By Jennifer O’Riordan
Chad’s civil society has found that organizing roundtable discussions produce more than just talk, which it learned last summer when discussing diesel prices and later the high cost of transportation.
In early July, the price of diesel was $1.61 per liter. Chad imported diesel from neighboring countries, until late July when the government put in operation the Chad refinery and set the price of diesel at $1.83 a liter. After this decision, diesel disappeared from the local market and a black market for diesel emerged. The price of locally produced diesel on the black market varied from $1.22 to $1.60 per the liter.
On the heels of that move, the Civil Society Forum, established and supported by Counterpart’s PEACE Program in Chad, organized a roundtable discussion in the capital of N’Djamena that focused on the supposed shortage of diesel in the area. The Civil Society Forum was concerned since it affected public transportation diesel generators, which are commonly used for electricity in Chad.
Chamber of Commerce President Souraj Koulamalah and the Hydrocarbon Company of Chad General Director Mohamat Kasser Younous attended the forum and publicly denounced diesel shortage speculation and exorbitant prices at the pumps. A week later, the government took measures to enforce lower prices for consumers.
“The government should work with merchants and fulfill its obligations to control the prices at the market place,” said Koulamalah at the Aug. 5 forum. “Official prices need to be enforced in order to protect citizen’s rights”
The National Advisor of the Chadian Association for the Promotion of Human Rights chaired the roundtable discussion, which was attended by around 40 civil society representatives and 11 media organizations.
The forum, which meets regularly to highlight issues faced by citizens and devise solutions, was established as part of the Promoting Elections, Accountability and Civic Engagement (PEACE) program.

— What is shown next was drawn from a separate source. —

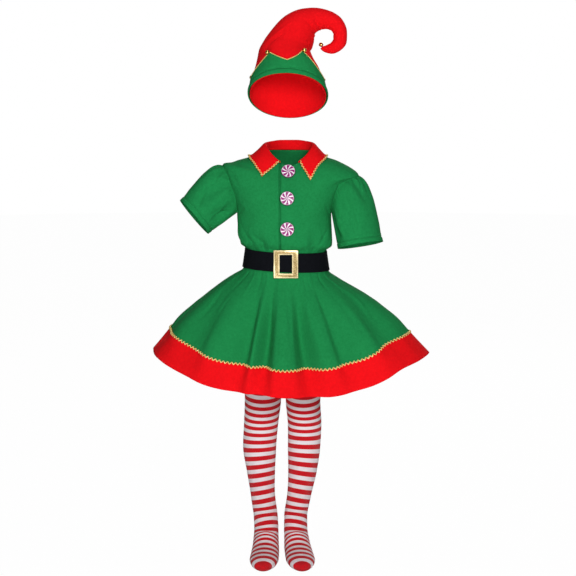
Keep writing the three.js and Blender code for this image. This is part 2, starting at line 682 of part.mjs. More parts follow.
const HAT = table(
  ['x', 'y', 'z', 'across', 'deep', 'roll', 'tilt'],
  [
    [0, 2, 138, 88.5, 98, 2, 33], // rim
    [-1, 5, 160, 85.5, 95, 1, 32],
    [-2, 9, 190, 77, 86, 0, 29],
    [-6, 14, 219, 66, 74, 0, 24],
    [-8, 18, 240, 60, 65, 0, 20],
    [0, 21, 256.5, 56.9, 58, 6.6, 17],
    [11.5, 23, 276.3, 50.6, 51, 16.4, 13],
    [28, 25, 297.5, 41.7, 43, 37.7, 8],
    [48, 26, 310.8, 32.5, 35, 58.5, 4],
    [71.5, 26, 315.5, 25.9, 27, 80, 0],
    [94.5, 26, 312, 21.5, 22, 107.6, 0],
    [111.8, 26, 302.3, 18.8, 19, 130.7, 0],
    [121, 26, 283, 16.6, 17, 166, 0],
    [120.5, 26, 266, 16.4, 16.5, 195, 0],
    [112.5, 26, 254, 15, 15, 228, 0],
    [98, 26, 247, 12.4, 12.4, 262, 0],
    [85.5, 26, 247.5, 8.4, 8.4, 290, 0],
    [77.5, 26, 250, 4.2, 4.2, 310, 0], // tip
  ],
);

function hatPoint(angle, row) {
  const turn = radians(angle);
  const roll = radians(read(HAT, 'roll', row));
  const tilt = radians(read(HAT, 'tilt', row));
  const across = point(Math.cos(roll), 0, -Math.sin(roll));
  const forward = point(0, -Math.cos(tilt), Math.sin(tilt));
  return point(read(HAT, 'x', row), read(HAT, 'y', row), read(HAT, 'z', row))
    .addScaledVector(across, read(HAT, 'across', row) * Math.sin(turn))
    .addScaledVector(forward, read(HAT, 'deep', row) * Math.cos(turn));
}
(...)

The PEACE program – funded by the U.S. Agency for International Development (USAID) and implemented by Counterpart – also provides forum members with technical assistance and advice based on best practices learned from similar civil society initiatives.
On August 19, the Civil Society Forum held a discussion on the cost of urban transportation. The event opened dialogue with officials and private transport companies about lowering prices for consumers as a result of the lower price of diesel.
The following week forum organizers met with Transportation and Civil Aviation Minister Abdelkerim Souleyman Teryo, who encouraged them to put forward suggestions for the government to consider.
“These Civil Society Forums have a proven history of success in other countries,” says Martina Hanulova, a Program Coordinator with Counterpart. “And they are having the same impact in Chad, as events clearly show; the main focus of civil society is to voice marginalized people’s rights.”
Forthcoming issues to be discussed by the forum include: the increasing cost of living; lack of access to water and electricity; high population density; and the need for clear urban planning.
PEACE is a two-year, USAID-funded program that began in July 2010 to assist civil society organizations in their efforts to inform citizens and increase involvement in the electoral process. The program also supports these organizations in their role as government watchdogs and advocates for positive change in Chad. It also supports the Independent National Electoral Commission.